I return to the Octagon Tower, the full weight of reality crashing down on my shoulders.

We got what we wanted: we finally found the map.

But that seems so unreal that I can’t really enjoy it.

The thing that seems intensely clear and present is the fact that Nix is about to find out that I lied to her—when I rip her out of her bed and fucking kidnap her.

It may be a week or it may be a month until it happens, but she’s going to know that I’ve been manipulating her. That everything I did was for the purpose of destroying the one person she loves.

My chest is so tight that I can hardly draw a breath.

I almost run into Hedeon in the common room on the fourth floor.

“Hey,” he grunts, his face unshaven and his stubble dark against his skin. “Did you make muffins for me?”

“I didn’t make them,” I say. “But I dropped them off. Felt bad about dragging you into that thing with Estas last night.”

“Don’t worry about it.” Hedeon shrugs.

I notice that he’s still wearing his rumpled dress shirt and trousers, like he hasn’t gone to bed yet.

“Did you sleep in here?” I say, nodding toward the battered sofa.

“Didn’t sleep at all,” Hedeon says.

The dark shadows under his eyes confirm it.

“What’s wrong,” I say, “Didn’t get enough dances with Cara?”

“Cara is perfection,” Hedeon says quietly. “Way too fucking good for me.”

He doesn’t say it like he’s trying to be convinced otherwise—he’s just stating a simple truth.

“I think she likes you,” I tell him.

Hedeon ignores this.

“Did you see Sabrina Gallo dancing with Ilsa Markov?” he says.

“Yeah.” I nod, my cock trying to stir at the memory of Nix sandwiched between the two girls, Ilsa Markov cupping her breasts from behind while she took Sabrina’s face in her hands and kissed her . . .

“Pretty hard to miss it,” I say.

Hedeon nods. “Everyone was watching. Including the Chancellor.”

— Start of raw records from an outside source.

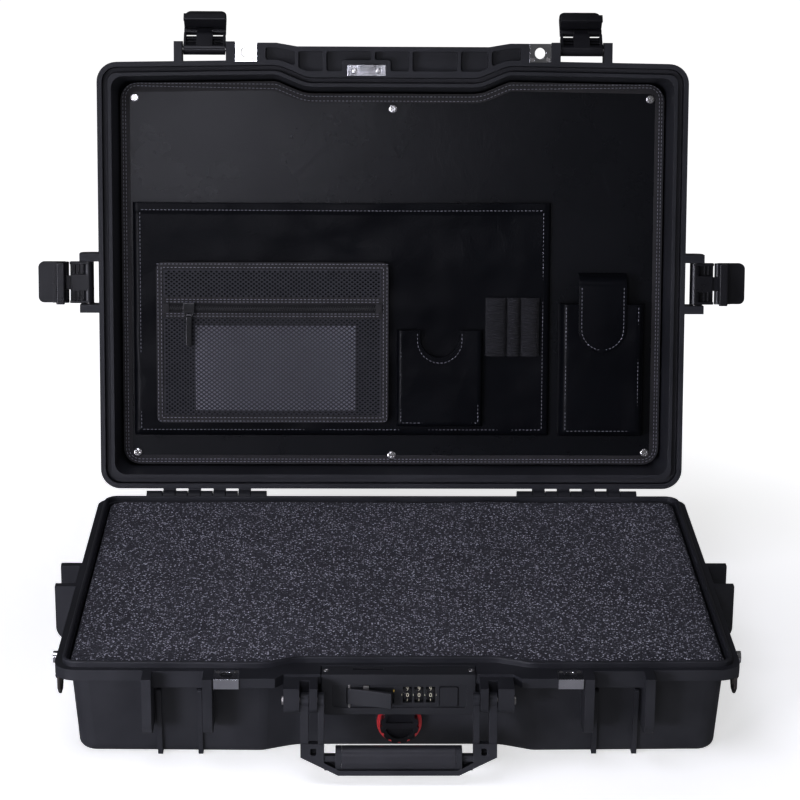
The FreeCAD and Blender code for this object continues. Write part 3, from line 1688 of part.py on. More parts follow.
def mesh_pocket_net():
    """One flat net with its holes, in each of the two windows."""
    pieces = []
    for (low, high), rows in zip(mesh_spans(), (net_upper_rows, net_lower_rows)):
        left = mesh_left + mesh_border + soft_gap
        right = mesh_right - mesh_border - soft_gap
        outline = rectangle(left, right, low + soft_gap, high - soft_gap)
        z = mesh_face + (pocket_cloth - net_thickness) / 2
        column = (right - left - net_strand) / net_columns
        row = (high - low - 2 * soft_gap - net_strand) / rows
        wires = [rounded_wire(outline, [net_round] * len(outline), level(z))]
        for index in range(net_columns * rows):
            x = left + net_strand + (index % net_columns) * column
            y = low + soft_gap + net_strand + (index // net_columns) * row
            hole = rectangle(x, x + column - net_strand, y, y + row - net_strand)
            wires.append(rounded_wire(hole, [net_strand] * len(hole), level(z)))
        face = Part.Face(wires, "Part::FaceMakerBullseye")
        pieces.append(face.extrude(axis_z * net_thickness))
    return opened(Part.makeCompound(pieces))


zip_y = (mesh_band_start + mesh_band_end) / 2
tape_low = mesh_face - soft_gap - net_thickness
slider_top = tape_low - slider_gap


def zipper_tape():
    half = (mesh_band_end - mesh_band_start) / 2 - zip_tape_margin
    left = mesh_left + mesh_border
    right = mesh_right - mesh_border
    tape = block(left, right, zip_y - half, zip_y + half, tape_low, tape_low + net_thickness)
    ridge_half = zip_ridge / 2
    ridge_low = tape_low - zip_ridge_height
    ridge = block(left, right, zip_y - ridge_half, zip_y + ridge_half, ridge_low, tape_low)
    return opened(tape.fuse(ridge).removeSplitter())


pull_pin_y = zip_y + slider_width / 2 + pull_eye_radius + slider_gap
pull_pin_z = slider_top - slider_height / 2


def zipper_slider():
    half_length = slider_length / 2
    low = slider_top - slider_height
    body = block(
        slider_x - half_length,
        slider_x + half_length,
        zip_y - slider_width / 2,
        zip_y + slider_width / 2,
        low,
        slider_top,
    )
    groove_half = zip_ridge / 2 + slider_gap
    groove = block(
        slider_x - half_length - overrun,
        slider_x + half_length + overrun,
        zip_y - groove_half,
        zip_y + groove_half,
        slider_top - zip_ridge_height,
        slider_top + overrun,
    )
    ears = []
    ear_low = pull_width / 2 + slider_gap
    ear_back = pull_pin_y + pull_eye_radius
    for low_x, high_x in ((ear_low, ear_low + pull_thickness), (-ear_low - pull_thickness, -ear_low)):
        start = zip_y + slider_width / 2 - wall_bite
        ears.append(block(slider_x + low_x, slider_x + high_x, start, ear_back, low, slider_top))
    reach = ear_low + pull_thickness
    left = vector(slider_x - reach, pull_pin_y, pull_pin_z)
    pin = rod(slider_pin_radius, left, vector(slider_x + reach, pull_pin_y, pull_pin_z))
    return opened(join([body] + ears + [pin]).cut(groove))


def zipper_pull():
    half = pull_width / 2
    low = vector(slider_x - half, pull_pin_y, pull_pin_z)
    high = vector(slider_x + half, pull_pin_y, pull_pin_z)
    eye = rod(pull_eye_radius, low, high)
    start = pull_pin_y
    outline = rectangle(slider_x - half, slider_x + half, start, start + pull_length)
    thick_low = pull_pin_z - pull_thickness / 2
    radii = [0, 0, half / 2, half / 2]
    plate = flat_slab(outline, radii, thick_low, thick_low + pull_thickness)
    bore = rod(slider_pin_radius + running_clearance, low - axis_x * overrun, high + axis_x * overrun)
    return opened(join([eye, plate]).cut(bore))


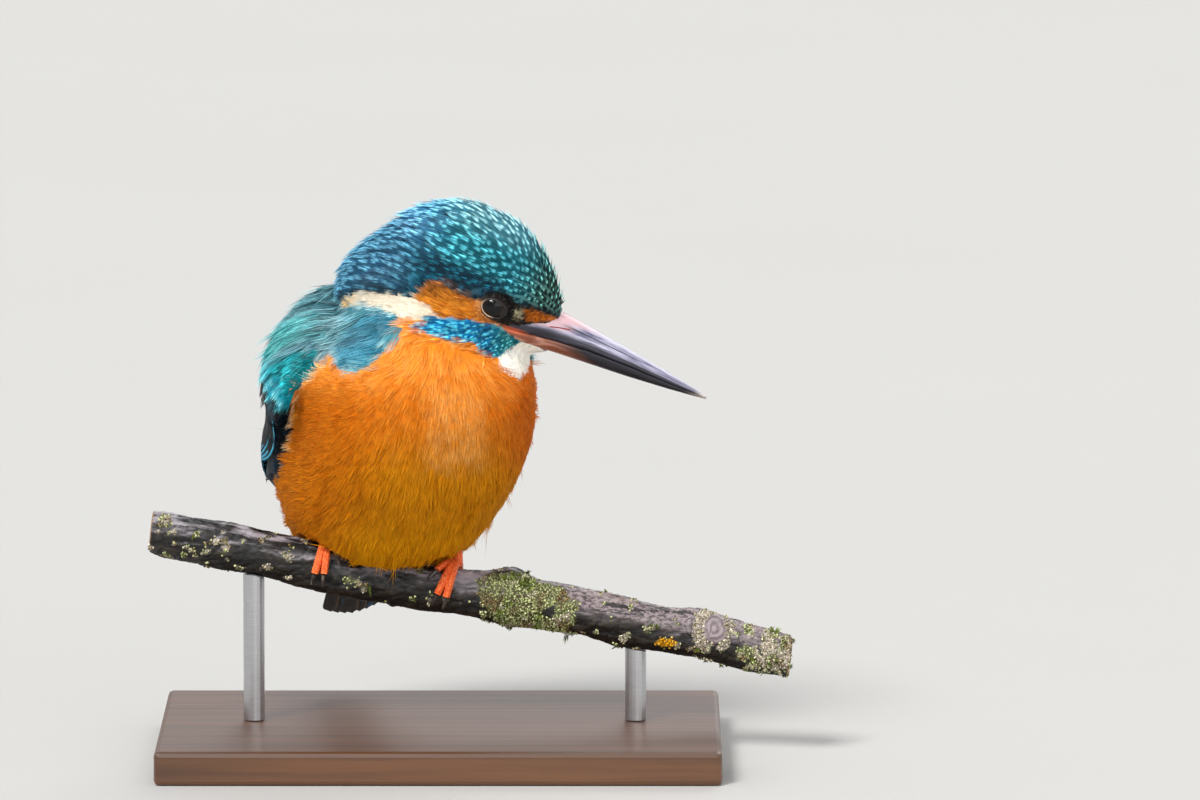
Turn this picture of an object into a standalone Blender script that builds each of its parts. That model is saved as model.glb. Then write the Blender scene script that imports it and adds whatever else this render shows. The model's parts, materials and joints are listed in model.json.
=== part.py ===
"""Common kingfisher, life size, perched on a cut branch above a plain display stand.

Metres, +Z up. The origin is the centre of the underside of the stand's base, X runs
along the branch and the bird looks towards +X with its body turned towards -Y.
"""
import math

import bmesh
import bpy
import numpy as np
from mathutils import Matrix, Vector

MM = 0.001
GAP = 0.3 * MM                      # air between neighbouring pieces

# body: where the trunk's middle stands and how it leans
BODY_MIDDLE = (-8.2 * MM, 2.0 * MM, 74.6 * MM)
BODY_YAW = math.radians(20.0)       # from -Y towards +X
BODY_PITCH = math.radians(43.0)     # breast end up
BODY_POWER = 2.25                   # roundness of the trunk's sections
# along the trunk, half width, back height, belly depth, drift to the right (mm)
TRUNK_ROWS = (
    (-48.0, 3.0, 4.0, 3.0, 1.8),
    (-43.0, 11.0, 14.0, 9.0, 1.8),
    (-33.0, 19.5, 22.5, 18.0, 2.0),
    (-20.0, 25.3, 27.5, 25.0, 2.2),
    (-7.0, 27.4, 31.0, 29.0, 1.8),
    (7.0, 28.7, 33.0, 29.0, 1.0),
    (19.0, 28.4, 33.0, 26.0, 0.8),
    (28.0, 25.8, 29.5, 22.0, 0.6),
    (35.0, 19.5, 22.0, 15.5, 0.0),
    (39.5, 5.0, 6.0, 4.0, 0.0),
)

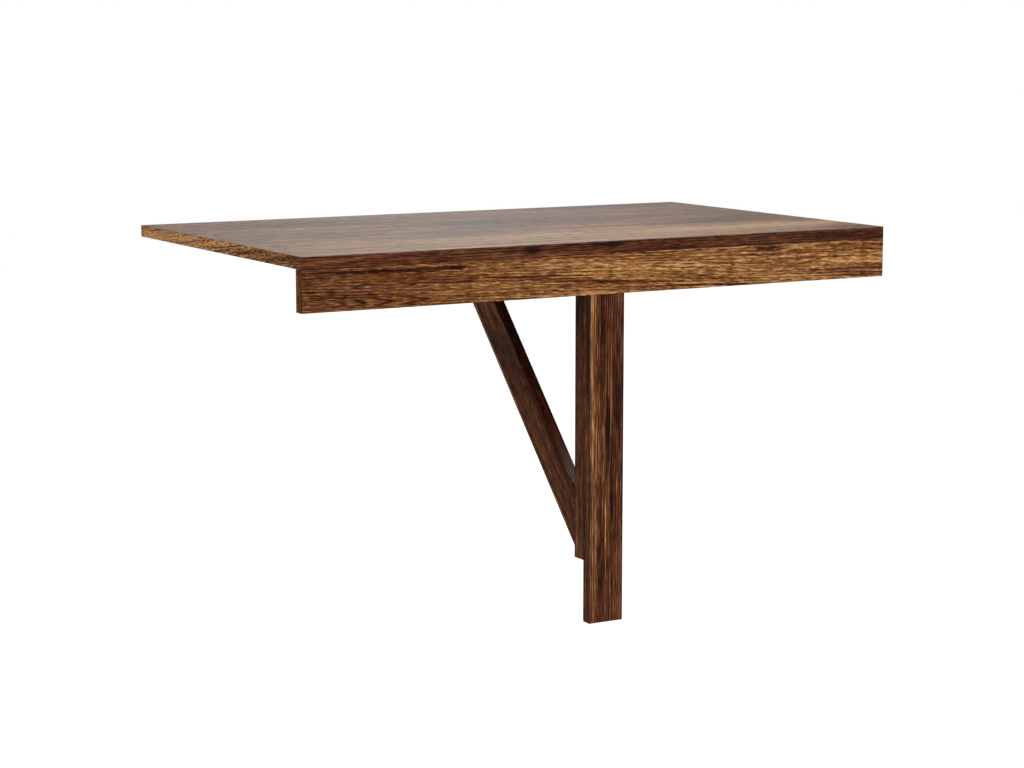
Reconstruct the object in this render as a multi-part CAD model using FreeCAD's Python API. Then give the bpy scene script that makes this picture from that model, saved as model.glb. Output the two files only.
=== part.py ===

My stomach does a long, slow flip.

“Well,” I say, with a fake chuckle. “He’s only human.”

“He was talking to Sabrina after the Quartum Bellum,” Hedeon says. “And he let her off easy the first day of school, after she clocked Estas.”

“He didn’t punish Nix, either,” I say, trying to hide my pounding pulse.

“I think he’s got a thing for her,” Hedeon insists.

I take three slow breaths, my brain racing behind my dull expression.

“So what if he does?”

“I think he has a type,” Hedeon says. “He likes them young. Dark-haired. And wild. Just like my mother.”

The silence stretches between us, Hedeon’s angry stare drilling into me, with all the heat of his long-suppressed rage.

“If he’s your father . . .” I say, “Then what are you going to do?”

With calm surety, Hedeon replies, “I’m going to kill him.”

 

 

25

 

 

Nix

 

 

My head is spinning from my hookup with Ares. I’ve never been so turned on in my life. I felt like I was high, every sense amplified.

And at the same time, I felt more myself than ever.

The whole reason I wanted to come to Kingmakers was to feel free and unrestricted. To find experiences and new relationships.

I’m definitely getting exactly what I wanted, more than I even imagined . . .

My only concern is that things might be awkward with Sabrina now. I value her as a friend, and I hope I didn’t fuck that up by satisfying my curiosity about those sultry lips of hers.